In New Albany Historic Preservation Commission and City of New Albany v. Bradford Realty, Inc., No. 22A01-1108-PL-365, the New Albany Historic Preservation Commission and City of New Albany (NAHPC) appealed the trial court’s grant of summary judgment in favor of Bradford Realty. Bradford, which has owned a building in downtown New Albany since 1966, had successfully argued at trial that it was not required to obtain permission for exterior repairs because the NAHPC had never notified Bradford that its building was in a designated historic district.

In 1999, New Albany created Ordinance Section 151.06, which established rules and procedures pertaining to external modifications of buildings within its historic district. While the city published a notice about a public meeting before adopting the ordinance, it did not notify individual property owners of the impending rule. The ordinance was adopted in 2002.

In 2008, Bradford began to renovate the exterior of its building, replacing worn clapboard with vinyl siding. The historic preservation commission sent a letter notifying Bradford that Bradford needed a certificate of appropriateness before proceeding with an exterior modification of the property. Bradford responded that because it owned the building before the historic district existed, it was not bound by provisions of the ordinance. After completing repairs to the exterior, Bardford filed for its certificate of appropriateness as a courtesy to the Historic Preservation Commission, and the application was denied.

At trial, Bradford contended the NAHPC was obligated under the United States Constitution’s 14th Amendment to provide notice of the ordinance. But citing Mullane v. Central Hanover Bank & Trust Co., 339 U.S. 306, 314 (1950), the Court of Appeals disagreed.

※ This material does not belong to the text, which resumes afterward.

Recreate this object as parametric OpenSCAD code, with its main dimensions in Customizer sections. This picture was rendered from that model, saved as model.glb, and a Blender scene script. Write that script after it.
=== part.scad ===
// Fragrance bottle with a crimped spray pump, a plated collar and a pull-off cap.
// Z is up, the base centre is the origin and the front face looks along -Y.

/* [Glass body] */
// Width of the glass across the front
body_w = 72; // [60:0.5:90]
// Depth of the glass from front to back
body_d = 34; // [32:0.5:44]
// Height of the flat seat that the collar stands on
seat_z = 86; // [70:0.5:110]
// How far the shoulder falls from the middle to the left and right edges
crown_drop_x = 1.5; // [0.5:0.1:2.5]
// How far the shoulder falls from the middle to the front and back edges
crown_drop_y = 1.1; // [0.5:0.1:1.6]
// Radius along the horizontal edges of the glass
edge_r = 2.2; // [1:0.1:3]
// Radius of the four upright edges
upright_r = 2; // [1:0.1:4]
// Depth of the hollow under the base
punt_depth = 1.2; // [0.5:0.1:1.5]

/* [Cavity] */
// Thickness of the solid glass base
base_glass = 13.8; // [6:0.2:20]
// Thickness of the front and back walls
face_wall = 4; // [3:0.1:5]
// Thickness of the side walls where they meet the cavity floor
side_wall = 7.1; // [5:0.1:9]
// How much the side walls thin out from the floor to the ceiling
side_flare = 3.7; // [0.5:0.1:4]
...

Applying Mullane, the appellate court held that the city ordinance was a legislative act that did not fall within the purview of due process requirements under the 14th Amendment. It therefore reversed and remanded to the trial court to enter summary judgment for NAHPC.

In his dissent, Friedlander said that the ordinance requires property owners to obtain permission before making “conspicuous changes,” and in this context, he interpreted that to mean a change in character, with respect to appearance.

Looking at before and after photos of the building, Friedlander concluded the change did not alter the character of the building, and therefore, he would affirm the trial court.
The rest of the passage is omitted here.